Britain and France will spend more money trying to halt migrants crossing one of the world’s busiest shipping lane in tiny boats after officials acknowledged a failure to tackle smuggling gangs behind the illegal trade.
More than 1,500 people have attempted to cross the Channel from France to the UK in 2019, according to French reports, more than double the number for the whole of last year.
The UK government has blamed criminal gangs for exploiting those trying to get into Britain before the country leaves the European Union. The government has pledged tighter immigration controls after the planned Brexit date of October 31.
The waterway measures 21 miles at its narrowest and represents the final obstacle at the end of long journeys. The latest groups have been dominated by Iranians – the fastest growing group of asylum seekers in 2018, according to statistics from the Refugee Council.
French interior minister Christophe Castaner and his British counterpart, Priti Patel, met in Paris when they discussed “how more resources to intercept and stop crossings along the French coast were crucial,” according to a British government statement on Friday.
Any British funding would be added to the £6 million already committed by the British in January for equipment to monitor the French coastline including patrols, security cameras and drones.
“It’s not enough for Britain to write a cheque and leave it to us to do the policing on our side,” Xavier Bertrand, a councillor in the region that includes the coastal port of Calais, told the Telegraph newspaper.
“We need the same effort and the same resources on both sides of the Channel.”

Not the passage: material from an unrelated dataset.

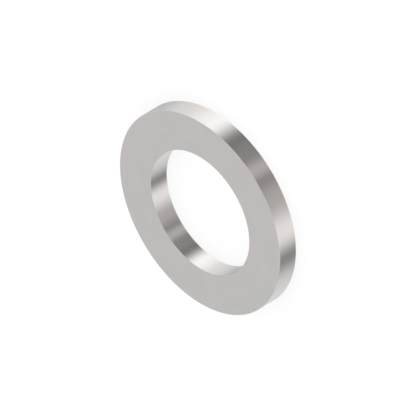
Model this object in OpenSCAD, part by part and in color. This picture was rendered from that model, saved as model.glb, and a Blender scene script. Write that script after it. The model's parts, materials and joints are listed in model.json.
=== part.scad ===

Ms Patel’s predecessor, Sajid Javad, last year declared the boat crossings a “major incident” after a surge in waterborne attempts to reach the UK. The UK now has three cutters patrolling the sea after pulling back from operations in the Mediterranean.
Ms Patel said: “It’s vital we ensure our collective expertise is used to stop the boats from leaving French shores and dismantle the criminal networks driving this activity.”
France claims to have dismantled ten smuggling networks in recent months. The vast majority of people travelling illegally into the UK still travel hidden in lorries crossing into the UK on ferries and via an undersea tunnel.
The talks in Paris follow a surge in attempted sea crossings since October last year and have continued during mild summer weather conditions. Dozens of migrants, including children, were detained trying to cross the Channel in four separate incidents last week.
The danger of the crossing was highlighted last week when the body of an Iraqi migrant after apparently trying to swim across the Channel with flippers and a life jacket made from plastic water bottles.
The British government has warned migrants that they face return to Europe, despite a backlog of tens of thousands of people waiting to be removed from the UK. Refugee groups said those trying to cross to the UK have been seeking to reunite with family members already living in the country.